Er zijn ernstige zorgen over de ontwikkeling, de veiligheid en het gedrag van [minderjarige (voornaam)] . Omdat het in de thuissituatie regelmatig escaleerde, is [minderjarige (voornaam)] in het vrijwillig kader uit huis geplaatst. Nadat [minderjarige (voornaam)] eerst een periode op een crisisgroep heeft verbleven, daarna weer thuis en toen na wederom een escalatie thuis is geplaatst bij [instelling 1] , verblijft [minderjarige (voornaam)] nu geruime tijd bij [instelling 2] . De situatie is echter onhoudbaar. [minderjarige (voornaam)] loopt weg, gebruikt drugs en alcohol, pleegt winkeldiefstallen, trekt naar oudere jongeren met een slechte invloed en vervalst treinkaartjes. Recent is zijn maag leeggepompt na inname van een grote hoeveelheid extacy. Eerder, in de periode tussen de plaatsing op de crisisgroep en de plaatsing van [minderjarige (voornaam)] bij [instelling 1] , is het in de thuissituatie niet gelukt om ambulante crisishulp van de grond te krijgen in verband met het woonplaatsbeginsel.
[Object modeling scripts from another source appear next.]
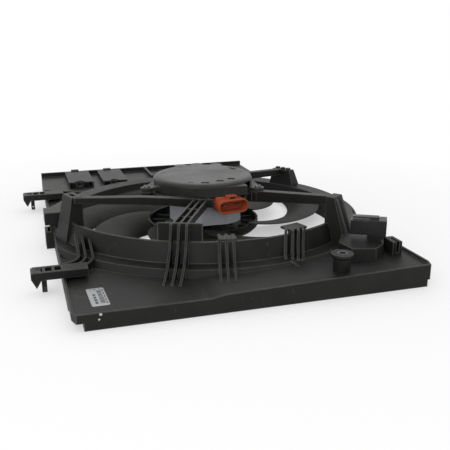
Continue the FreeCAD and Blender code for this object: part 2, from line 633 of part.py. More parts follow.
def fan_impeller():
    cup = turned([(9, HUB_FLOOR_Z - 0.5), (16, HUB_FLOOR_Z - 0.5), (16, HUB_FLOOR_Z - 2),
                  (HUB_R - 5, HUB_FLOOR_Z - 2),
                  (HUB_R, HUB_FLOOR_Z + 3), (HUB_R, HUB_RIM_Z), (HUB_R - 2.8, HUB_RIM_Z),
                  (HUB_R - 2.8, HUB_FLOOR_Z + 3), (14, HUB_FLOOR_Z + 3), (14, 13), (9, 13)])
    rib = block(60, HUB_R - 2, -0.9, 0.9, HUB_FLOOR_Z + 2, HUB_FLOOR_Z + 8)
    ribs = [placed(rib, i * 20) for i in range(18)]
    one = blade()
    blades = [placed(one, i * 360 / BLADES) for i in range(BLADES)]
    slots = [placed(block(28, 48, -2.5, 2.5, -5, HUB_FLOOR_Z + 5), i * 40 + 10) for i in range(9)]
    return fuse([cup] + ribs + blades).cut(fuse(slots))


def hub_insert():
    return tube(9, SHAFT_R, HUB_FLOOR_Z - 0.5, 15)


def hub_nut():
    nut = Part.makePolygon([polar(5.8, a, 1.2) for a in range(0, 361, 60)])
    return Part.Face(nut).extrude(V(0, 0, 2.3)).cut(rod(3.0, 0, 10))


def hub_washer():
    return tube(10, 3.0, 3.5, 4.5)


# ---- Sockets ----------------------------------------------------------------------
def oval(width, height, x):
    """Upright oval wire in a plane across the X axis."""
    r = height / 2
    flat = width / 2 - r
    a, b = V(x, -flat, r), V(x, flat, r)
    c, d = V(x, flat, -r), V(x, -flat, -r)
    edges = [Part.LineSegment(a, b).toShape(), Part.Arc(b, V(x, flat + r, 0), c).toShape(),
             Part.LineSegment(c, d).toShape(), Part.Arc(d, V(x, -flat - r, 0), a).toShape()]
    return Part.Wire(edges)


def power_connector():
    """Oval two-blade socket with a latch loop, drawn with its mouth on X = 0 facing +X."""
    body = Part.Face(oval(PLUG_W, PLUG_H, -PLUG_DEPTH)).extrude(V(PLUG_DEPTH, 0, 0))
    mouth = Part.Face(oval(PLUG_W - 2 * PLUG_WALL, PLUG_H - 2 * PLUG_WALL, -18)).extrude(V(19, 0, 0))
    latch = block(-15, -3, -7, 7, PLUG_H / 2 - 1, PLUG_H / 2 + 5)
    window = block(-16, -2, -5, 5, PLUG_H / 2 + 0.5, PLUG_H / 2 + 3.6)
    root = block(-PLUG_DEPTH, -PLUG_DEPTH + 7, -20, 20, 0, COVER_LOW - PLUG_AT.z)
    solid = fuse([body, latch, root]).cut(fuse([mouth, window]))
    slits = [block(-80, 5, y - 3.3, y + 3.3, -0.5, 0.5) for y in (-11, 11)]
    slits += [block(-80, 5, y - 0.4, y + 0.4, -4.4, -3.6) for y in (-3, 3)]
    return placed(solid.cut(fuse(slits)), PLUG_TURN, PLUG_AT)


def power_terminals():
    blades = [block(-PLUG_DEPTH, -7, y - 3.2, y + 3.2, -0.4, 0.4) for y in (-11, 11)]
    return Part.makeCompound([placed(b, PLUG_TURN, PLUG_AT) for b in blades])


def signal_pins():
    pins = [block(-PLUG_DEPTH, -9, y - 0.32, y + 0.32, -4.32, -3.68) for y in (-3, 3)]
    return Part.makeCompound([placed(p, PLUG_TURN, PLUG_AT) for p in pins])


def side_connector():
    """Harness socket on the corner pedestal, drawn along +X with its foot on Z = 0."""
    collar = block(-12, 10, -10, 12, 0, 21)
    shell = block(10, 34, -9, 11, 1, 20)
    cavity = block(16, 35, -6.8, 8.8, 3.2, 17.8)
    latch = fuse([block(8, 32, -4, 6, 22, 24), block(-2, 9, -4, 6, 20, 24)])
    neck = block(-8, 12, -9, 9, -6, 1)
    solid = fuse([collar, shell, latch, neck]).cut(cavity)
    holes = [block(0, 18, y - 0.65, y + 0.65, z - 0.4, z + 0.4) for y, z in side_pin_places()]
    return placed(solid.cut(fuse(holes)), SIDE_TURN, SIDE_AT)


def side_pin_places():
    return [(y, z) for y in (-3.5, 1, 5.5) for z in (7.5, 13.5)]


def side_connector_pins():
    pins = [block(2, 24, y - 0.6, y + 0.6, z - 0.35, z + 0.35) for y, z in side_pin_places()]
    return Part.makeCompound([placed(p, SIDE_TURN, SIDE_AT) for p in pins])


# ---- Panel fittings -----------------------------------------------------------------
def vent_plate(x0, x1, y0, y1):
    """A clip-on plate over an opening of the far panel, with a clip at each end."""
    mid = (x0 + x1) / 2 - 3
    shell = block(x0, x1, y0, y1, FAR_LEVEL, PLATE_TOP)
    shell = shell.cut(block(x0 + 2, x1 - 2, y0 - 1, y1 - 2, FAR_LEVEL - 1, PLATE_TOP - 2))
    near_clip = block(mid - 7, mid + 7, y0 - 4, y0 + 5, FAR_LEVEL, PLATE_TOP + 2.5)
    near_clip = near_clip.cut(block(mid - 4, mid + 4, y0 - 5, y0 + 1, FAR_LEVEL + 3, PLATE_TOP + 3))
    far_clip = block(mid - 7, mid + 7, y1 - 3, y1 + 4, FAR_LEVEL, PLATE_TOP + 2.5)
    return fuse([shell, near_clip, far_clip])


def boss_bush():
    return tube(BUSH_R, BUSH_HOLE, 0, BOSS_TOP + 0.3, *BOSS)


def label():
    plate = block(-10, 10, -26, 26, LOW_LEVEL, LOW_LEVEL + 0.3)
    return placed(plate, 2, V(-198.5, -269, 0))


NODES = {
    "motor_housing": motor_housing,
    "stator_core": stator_core,
    "stator_windings": stator_windings,
    "lower_bearing": lambda: bearing(LOWER_BEARING_Z),
    "upper_bearing": lambda: bearing(UPPER_BEARING_Z),
    "upper_bearing_plate": upper_plate,
    "controller_board": controller_board,
    "board_capacitors": board_capacitors,
    "board_transistors": board_transistors,
    "cover_gasket": cover_gasket,
    "motor_cover": motor_cover,
    "ear_screws": ear_screws,
    "cover_screws": cover_screws,
    "power_connector": power_connector,
    "power_terminals": power_terminals,
    "signal_pins": signal_pins,
    "side_connector": side_connector,
    "side_connector_pins": side_connector_pins,
    "left_vent_plate": lambda: vent_plate(*PLATES[0]),
    "right_vent_plate": lambda: vent_plate(*PLATES[1]),
    "boss_bush": boss_bush,
    "label": label,
    "fan_impeller": fan_impeller,
    "hub_insert": hub_insert,
    "hub_washer": hub_washer,
    "hub_nut": hub_nut,
    "motor_shaft": motor_shaft,
    "rotor_core": rotor_core,
    "rotor_magnets": rotor_magnets,
}

shapes = moulding()
shapes.update({name: build() for name, build in NODES.items()})
for name, shape in shapes.items():
    shape = shape.translated(ORIGIN * -1)
    box = shape.BoundBox
    print("%-20s solids %d valid %s  x %.1f..%.1f y %.1f..%.1f z %.1f..%.1f" % (
        name, len(shape.Solids), shape.isValid(), box.XMin, box.XMax, box.YMin, box.YMax,
        box.ZMin, box.ZMax))
    shape.exportStep("parts/%s.step" % name)
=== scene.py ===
"""Radiator fan shroud with its electric fan, dressed for the camera.

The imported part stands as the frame. Each section below finishes one piece, or one group of
like pieces, in the order in which the shroud is put together."""
import bpy
from math import cos, radians, sin
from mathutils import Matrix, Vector


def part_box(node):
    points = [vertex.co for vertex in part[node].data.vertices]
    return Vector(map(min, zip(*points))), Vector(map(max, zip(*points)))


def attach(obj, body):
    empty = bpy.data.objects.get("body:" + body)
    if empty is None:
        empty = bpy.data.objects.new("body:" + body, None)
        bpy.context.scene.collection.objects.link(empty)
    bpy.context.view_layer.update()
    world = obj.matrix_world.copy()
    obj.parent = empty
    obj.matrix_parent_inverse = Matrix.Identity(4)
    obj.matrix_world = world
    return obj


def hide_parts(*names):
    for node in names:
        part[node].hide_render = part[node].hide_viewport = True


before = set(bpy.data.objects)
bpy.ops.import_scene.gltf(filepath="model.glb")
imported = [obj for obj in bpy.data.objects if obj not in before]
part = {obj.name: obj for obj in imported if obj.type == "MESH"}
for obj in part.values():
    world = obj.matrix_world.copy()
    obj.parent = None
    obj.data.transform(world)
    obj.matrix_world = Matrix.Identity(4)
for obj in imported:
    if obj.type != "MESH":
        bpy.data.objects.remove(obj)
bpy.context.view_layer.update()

# ---- Shroud moulding -------------------------------------------------------------
# The panel, the fan ring, the towers, the arms and the side clips are one injection moulding
# of glass-filled polypropylene with a fine spark grain. Dust lies on what looks up, and a few
# knocks show bare plastic. Edges are painted pale, partly as rubbed plastic and partly as a
# painted highlight along each crest. The two vent plates match it.
moulding_black = (0.0078, 0.0074, 0.0070, 1)
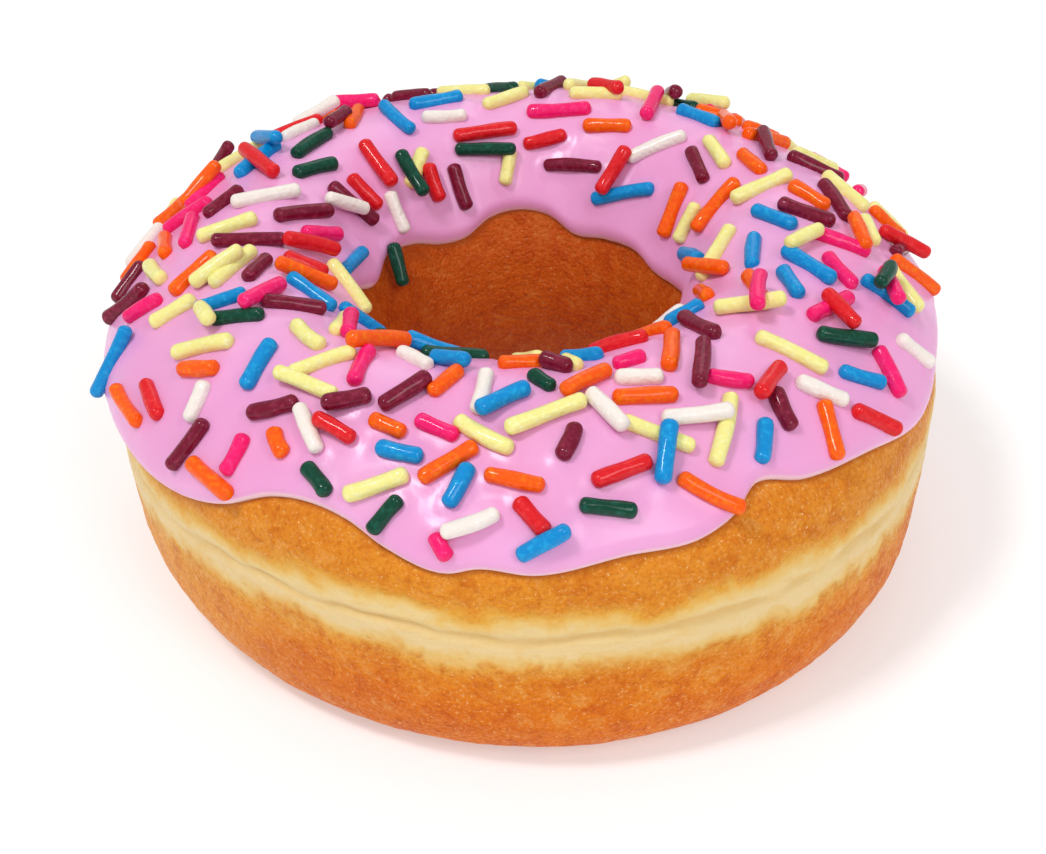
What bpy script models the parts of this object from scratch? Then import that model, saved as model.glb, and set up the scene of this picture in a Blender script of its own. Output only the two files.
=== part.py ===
"""A ring doughnut: raised fried dough, with a skin of icing over its top and sprinkles stuck in the icing.

A place on the ring is an azimuth and a distance across the ring. The azimuth is in degrees, anticlockwise from
+X, so 270 faces the front. The distance across is in millimetres along the dough's skin from the crown of the
ring, positive down the outer side and negative down into the hole.
"""

import math
import random

import bmesh
import bpy
import numpy as np
from mathutils import Vector

MM = 0.001

# Dough, in millimetres: its section as (radius, height), from the crown outwards, down, under and up the hole
SECTION = (
    (29.6, 36.0), (34.6, 34.5), (40.5, 30.6), (44.4, 26.2), (45.3, 21.6), (45.2, 17.0), (44.8, 11.5),
    (44.0, 6.0), (41.5, 1.6), (36.0, 0.0), (25.0, 0.0), (20.0, 2.4), (17.0, 6.8), (15.0, 12.2),
    (14.6, 17.8), (15.6, 22.8), (17.9, 27.2), (20.9, 31.5), (24.7, 34.8),
)
CURVE_STEPS = 16
RING_AT = (0.3, 0.4)
CROWN_HEIGHT = SECTION[0][1]
HOLE_SIDE, OUTER_SIDE = (16.0, 28.0), (28.0, 46.0)
OVAL, OVAL_TURN = 0.8, -56.0
LOBES, LOBES_TURN = 0.6, 40.0
HIGHER, HIGHER_TURN = 1.2, 114.0
HOLE_BACK = 0.8
LUMPS, LUMPS_FADE = 0.25, 9.0
WAIST = (
    (0, 24.8), (45, 23.5), (95, 24.5), (150, 23.5), (210, 26.2), (240, 24.6), (258, 25.2), (272, 26.2), (290, 26.2),
    (308, 25.8), (328, 26.2),
)
WAIST_DEPTH, WAIST_WIDTH = 0.45, 1.5

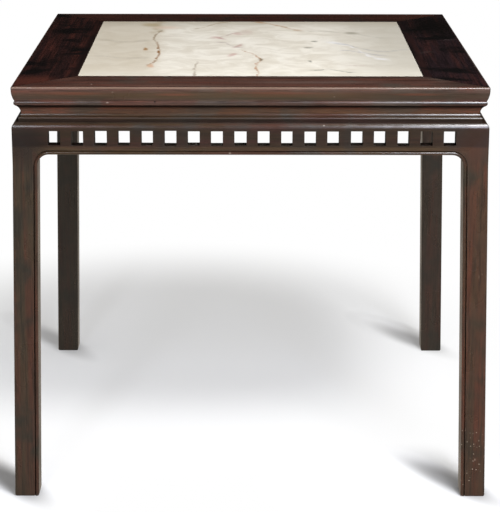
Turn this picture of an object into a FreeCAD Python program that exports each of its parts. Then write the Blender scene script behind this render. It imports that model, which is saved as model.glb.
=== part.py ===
"""A square waisted table for eight people, with a marble panel in a mitred hardwood frame.

Millimetres. +Z is up, the front faces -Y, and the origin is on the floor below the
middle of the top. Every side is alike, so one side or one corner is modelled and turned
or mirrored into its other places.
"""
import FreeCAD, Part
import math
import os

os.makedirs("parts", exist_ok=True)

V = FreeCAD.Vector

# ------------------------------------------------------------------ driving dimensions
# Whole table
table_height = 865.0
top_side = 950.0             # the square top, outside to outside

# Top frame: four mitred rails round the marble
rail_width = 122.0           # outside edge to the marble
arris_radius = 2.5           # worn upper edge
fascia_depth = 26.0          # top face down to the foot of the swept fascia
fascia_radius = 62.0         # sweep of the fascia
edge_quirk_height = 3.0      # undercut between the fascia and the bead below it
edge_quirk_depth = 1.8
edge_bead_height = 8.5
edge_bead_bulge = 2.0
edge_corner_radius = 3.0     # plan rounding where two rails meet
marble_thickness = 18.0
marble_ledge = 10.0          # width of the rebate that the marble lies on
marble_gap = 0.4             # between the marble and the rails, all round
marble_arris = 0.8

# Waist: a recessed board, nearly all cove
waist_height = 19.0
waist_setback = 17.0         # outside of the top to the waist's flat foot
waist_cove_depth = 9.6       # how far the waist's head stands out over its foot
waist_foot_height = 2.5      # flat below the cove
waist_head_land = 1.0        # square edge above the cove
waist_tongue_width = 5.0
waist_tongue_height = 5.0

# Base moulding: two rolls below the waist
upper_roll_height = 6.5
upper_roll_setback = 15.3
lower_roll_height = 5.5
lower_roll_setback = 11.5
moulding_foot_height = 3.5
moulding_foot_setback = 12.6
roll_shoulder = 0.7          # how far each roll falls back at its lower edge

# Aprons
apron_setback = -0.6         # outside of the top to the aprons' and legs' faces, which stand proud
apron_height = 65.0
apron_thickness = 28.0
shoulder_height = 13.0       # upper edge of the apron: a round, then a cant at 45 degrees
shoulder_radius = 16.0
hole_width = 23.7
hole_pitch = 46.4
band_above_holes = 16.5
band_below_holes = 19.1
hole_end_margin = 15.0       # least wood between the end hole and the leg's inner line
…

Het gezin verbleef in [plaatsnaam 2] , terwijl ze ingeschreven stonden in [.] . Dit had tot gevolg dat de gemeentes voor (financiering van) de hulpverlening naar elkaar wezen. Op dit moment verblijft [minderjarige (voornaam)] al twee maanden op een crisisplek zonder enige vorm van dagbesteding. Ook gaat [minderjarige (voornaam)] al lange tijd niet naar school. De kinderrechter acht dit een zeer zorgwekkende situatie. Het is van groot belang dat er snel hulp ingezet gaat worden, waarbij het belangrijk is dat [minderjarige (voornaam)] op een plek komt waar hij de hulp en begeleiding krijgt die hij nodig heeft. Ook is het belangrijk dat er een dagbesteding komt voor [minderjarige (voornaam)] en dat er een persoonlijkheidsonderzoek gaat plaatsvinden. De kinderrechter vindt het onverantwoord dat [minderjarige (voornaam)] gelet op de ernst van zijn problematiek in combinatie met zijn jonge leeftijd al twee maanden op een crisisgroep zit en er nog steeds geen geschikte plek voor hem gevonden is.
Een plaatsing in een open behandelsetting is op dit moment aangewezen. Het is echter gezien de ernst van de zorgen en de problematiek de vraag of dat haalbaar is. De moeder en stiefvader hebben ter zitting aangegeven dat zij achter een uithuisplaatsing van [minderjarige (voornaam)] kunnen staan. Zij prefereren echter een plaatsing in een gesloten setting waarbij diagnostiek kan plaatsvinden. De kinderrechter is van oordeel dat de komende periode goed moet worden gemonitord of het verblijf van [minderjarige (voornaam)] in een open setting verantwoord is. De kinderrechter wijst de GI er op dat als de veiligheid van [minderjarige (voornaam)] ernstig in het geding komt, er eventueel een spoed verzoek voor een gesloten plaatsing kan worden ingediend.

De beslissing

De kinderrechter:
verleent een machtiging tot uithuisplaatsing van [minderjarige (voornaam)] in een 24-uursvoorziening voor de duur van de voorlopige ondertoezichtstelling, tot 19 januari 2022;
verklaart de beslissing tot uithuisplaatsing uitvoerbaar bij voorraad.
Deze beslissing is mondeling gegeven en in het openbaar uitgesproken op 19 oktober 2021 door mr. L.P. de Haas, kinderrechter, in tegenwoordigheid van S. Splinter, als griffier.
Deze beslissing is schriftelijk vastgesteld op
Hoger beroep tegen deze beschikking kan worden ingesteld:
- door de verzoekers en de belanghebbende(n) aan wie een afschrift van de beschikking is verstrekt of verzonden, binnen drie maanden na de dag van de uitspraak;
- door andere belanghebbenden binnen drie maanden na de betekening daarvan of nadat de beschikking aan hen op een andere wijze bekend is geworden.
Het hoger beroep moet, door tussenkomst van een advocaat, worden ingediend bij de griffie van het gerechtshof te Arnhem-Leeuwarden.